The Black Hole: Boston didn’t score through regulation time, but for that entire span, it still felt like Washington winger Alex Semin deserved a minus; he had just one shot and although he was feisty (at least, for him), the Caps aren’t paying him to be feisty. Lo and behold, Semin eventually got his minus-1 by being on the ice for Kelly’s overtime goal. Washington needs offense from wherever it can get it, but it would be nice to get it for the $6.7 million they’re paying Semin this year.
– Adam Proteau
SHARKS/BLUES, GAME 1: SHARKS 3, BLUES 2 (2OT) (SHARKS LEAD SERIES 1-0)
THN’s Take: The Sharks aren’t used to being the underdog. They’re used to being the powerhouse stoned by expectations. But against the Blues, the Sharks are almost an after-thought, something San Jose Mercury News writer Mark Purdy believes will benefit the teal team.
But how much of an underdog is San Jose? They’ve been unable to shake the perception of a team that isn’t suited to post-season play, despite the fact they’ve made it to back-to-back Western Conference finals. They’ve been in the mix and they’ve played through some big games, going 8-4 in overtime games in the 2010 and 2011 playoffs. They are now 1-0 in extra time in 2012. Call San Jose a playoff flop at your own peril.
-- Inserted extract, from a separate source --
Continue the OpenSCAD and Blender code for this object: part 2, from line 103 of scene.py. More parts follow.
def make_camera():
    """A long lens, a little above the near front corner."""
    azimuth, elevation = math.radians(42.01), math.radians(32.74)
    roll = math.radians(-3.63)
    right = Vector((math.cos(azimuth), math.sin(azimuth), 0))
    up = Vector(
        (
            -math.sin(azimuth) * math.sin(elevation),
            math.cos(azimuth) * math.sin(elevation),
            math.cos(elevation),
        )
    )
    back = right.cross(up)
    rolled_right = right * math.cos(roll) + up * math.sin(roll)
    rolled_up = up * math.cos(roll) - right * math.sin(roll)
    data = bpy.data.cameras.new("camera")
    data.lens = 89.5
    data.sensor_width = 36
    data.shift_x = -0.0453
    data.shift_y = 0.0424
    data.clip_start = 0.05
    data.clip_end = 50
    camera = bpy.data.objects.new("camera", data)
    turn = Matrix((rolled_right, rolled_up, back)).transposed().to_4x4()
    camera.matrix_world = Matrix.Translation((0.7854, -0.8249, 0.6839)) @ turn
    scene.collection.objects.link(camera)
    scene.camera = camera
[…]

Martin Havlat, your overtime goal-scorer, is another trying to shake the notion he goes up in smoke this time of year. Like San Jose, Havlat’s playoff disappointments came a long time ago and he’s grown from his early days as an Ottawa Senator. With 28 points in his past 26 playoff games heading into Game 1, it should have been no surprise Havlat was a presence. When he’s been in the lineup the Sharks have been a much better team this season (24-13-3), so his continued production is key and shouldn’t be a surprise anymore.
But make no mistake, this tight-checking game was only the start of what will be a long, grueling war of attrition, in which the Sharks will continue to try and prove themselves a playoff team, while the Blues continue to try and prove themselves – though neither should have to.
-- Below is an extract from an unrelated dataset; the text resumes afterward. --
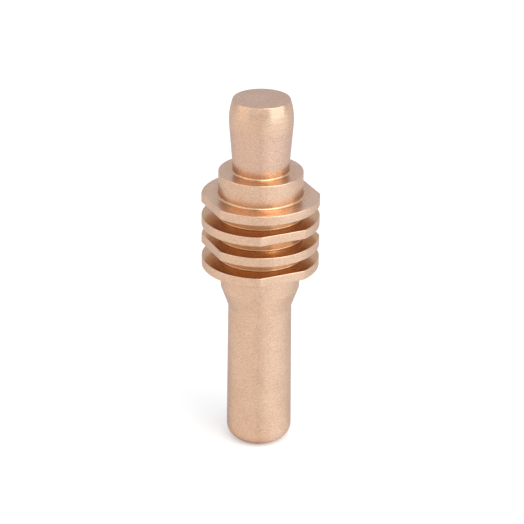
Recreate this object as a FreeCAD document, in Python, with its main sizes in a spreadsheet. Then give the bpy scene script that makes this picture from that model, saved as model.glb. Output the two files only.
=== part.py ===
import FreeCAD
import Part
import Sketcher
import os
from math import asin, hypot, radians

# Plasma torch electrode: a turned copper body with cooling fins and a pressed-in hafnium emitter.
# Units are millimetres. +Z runs up the turning axis, from the tip's face to the rear face.
# The flats on the lowest fin face -Y and +Y.

os.makedirs("parts", exist_ok=True)
doc = FreeCAD.newDocument("plasma_electrode")

# Driving dimensions
DIMENSIONS = {
    # tip and shank: the shank is slightly wider at the tip than at the cone
    "tip_diameter": 7.2,
    "tip_round": 1.6,
    "shank_diameter": 6.92,
    "shank_length": 16.3,
    "cone_length": 2.3,
    "cone_blend": 0.4,
    # finned cooling section: the grooves are a little shallower than the core below the fins
    "core_diameter": 8.57,
    "core_length": 2.55,
    "groove_diameter": 9.1,
    "groove_fillet": 0.22,
    "fin_diameter": 12.7,
    "fin_thickness": 1.05,
    "fin_gap": 1.325,
    "fin_count": 4,
    "fin_flat_depth": 0.53,
    "fin_edge": 0.15,
    # collar above the top fin
    "collar_diameter": 9.08,
    "collar_height": 2.66,
    "collar_fillet": 0.3,
    "collar_edge": 0.1,
    # rear spigot: the neck widens by its taper, in degrees a side, into a crown below the rear face
    "spigot_length": 8.08,
    "neck_taper": 4.6,
    "neck_fillet": 0.3,
    "crown_diameter": 6.86,
    "crown_radius": 7.0,
    "crown_height": 2.3,
    "face_edge": 0.15,
    # emitter slug and the blind bore that holds it
    "emitter_diameter": 1.6,
    "emitter_length": 3.0,
}

sheet = doc.addObject("Spreadsheet::Sheet", "sizes")
for row, (alias, number) in enumerate(DIMENSIONS.items(), start=1):
    sheet.set(f"A{row}", alias)
    sheet.set(f"B{row}", str(number))
    sheet.setAlias(f"B{row}", alias)
doc.recompute()

# Heights that several features share, from the tip's face up
CONE_TOP = "(sizes.shank_length + sizes.cone_length)"
FINS_BASE = f"({CONE_TOP} + sizes.core_length)"
FIN_PITCH = "(sizes.fin_thickness + sizes.fin_gap)"
FINS_TOP = f"({FINS_BASE} + sizes.fin_count * {FIN_PITCH} - sizes.fin_gap)"
COLLAR_TOP = f"({FINS_TOP} + sizes.collar_height)"
REAR_FACE = f"({COLLAR_TOP} + sizes.spigot_length)"
CROWN_WIDEST = f"({REAR_FACE} - sizes.crown_height)"
TAPER = "(sizes.neck_taper * 1 deg)"
CROWN_FOOT = f"({CROWN_WIDEST} - sizes.crown_radius * sin({TAPER}))"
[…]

1. Martin Havlat – Scored the all-important first goal and the most-important overtime-winner. Dany Heatley struggled this time of year for San Jose; this is where Havlat makes the difference.
2. Patrik Berglund – His two big goals put the Blues in the lead and he logged a ton of ice time. His big body is a storyline in this series.
3. Antti Niemi – Speaking of trying to change perceptions, Niemi is still regarded as a second-tier goalie despite a 25-15 post-season record. His 40 saves got this playoff season off on the right foot.
The Black Hole: Though he’s on the winning team, Joe Thornton needs to force himself into this series. David Backes was showing why many consider him a favorite for the Selke award, but Thornton is a premiere offensive player and in seven-game series, those guys make or break teams.
– Rory Boylen
BLACKHAWKS/COYOTES, GAME 1: COYOTES 3, BLACKHAWKS 2 (OT) (COYOTES LEAD SERIES 1-0)
THN’s TAKE: Without taking anything away from another miraculous season for the Phoenix Coyotes, one look at their first round matchup with Chicago and a sigh of pity was sure to follow. For the third year in a row the feel-good story of the league drew an unlucky matchup after having to face the Red Wings the first two times.
Conventional wisdom dictates that, as good as the Coyotes were this year, the Blackhawks’ star power would be the difference in a seven-game series. Patrick Kane, Patrick Sharp and even Jonathan Toews, back from a concussion with determination, would tip the scales against a bump and grind team.
But, then again, the Coyotes aren’t a logical bunch.
Nothing about this team makes sense. Phoenix bonds together to win and, much the same way the Nashville Predators used to be, the real reason for their success is inexplicable – it’s why we never see them coming. There’s some unknown ingredient coach Dave Tippett puts into the recipe that makes Mike Smith superhuman and Radim Vrbata tie for the league lead in regular season game-winners. Even when Vrbata was lost early in Game 1, the Coyotes didn’t miss a beat, hounding the Hawks in every zone.
How else to explain why Mike Smith went from an .899 save percentage with the Lightning, to a Vezina caliber netminder? Or why Ray Whitney went out of his way to hit 77 points and become the oldest player to break 1,000 points in a career? Or why Oliver Ekman-Larsson is arriving as a big-game defenseman at an incredible pace? Or even why they beat and outplayed the favored Blackhawks in Game 1?
Because we can’t explain how and why this team wins on paper, they’ll cruelly continue to be considered as fodder until they win four of seven. One down…and a long way to go.
1. Mike Smith – The Coyotes are generally thought of as a defense-first team, but consider they gave up the third-most shots-against this season and you’ll understand Smith’s Game 1 performance was just another day at the office.
2. Martin Hanzal – Played a physical game and made the Hawks aware he’s ready to go. The overtime-winner was the cherry on top of a great game.
3. Andrew Shaw – His hit took Vrbata out of the game, but Shaw was a worker bee all night long. Though he didn’t get any points, he was noticeable, doing all the sandpaper work and even earning a spot on the ice for Chicago’s last regulation push that lead to a goal.
The Black Hole: Duncan Keith needs to have more of a presence for a guy who logged 29:49 of ice. He didn’t get any points, shots or hits, so Brent Seabrook was the stalwart on the back end. Keith is of Norris caliber and needs a better showing than this for the Hawks to bounce back.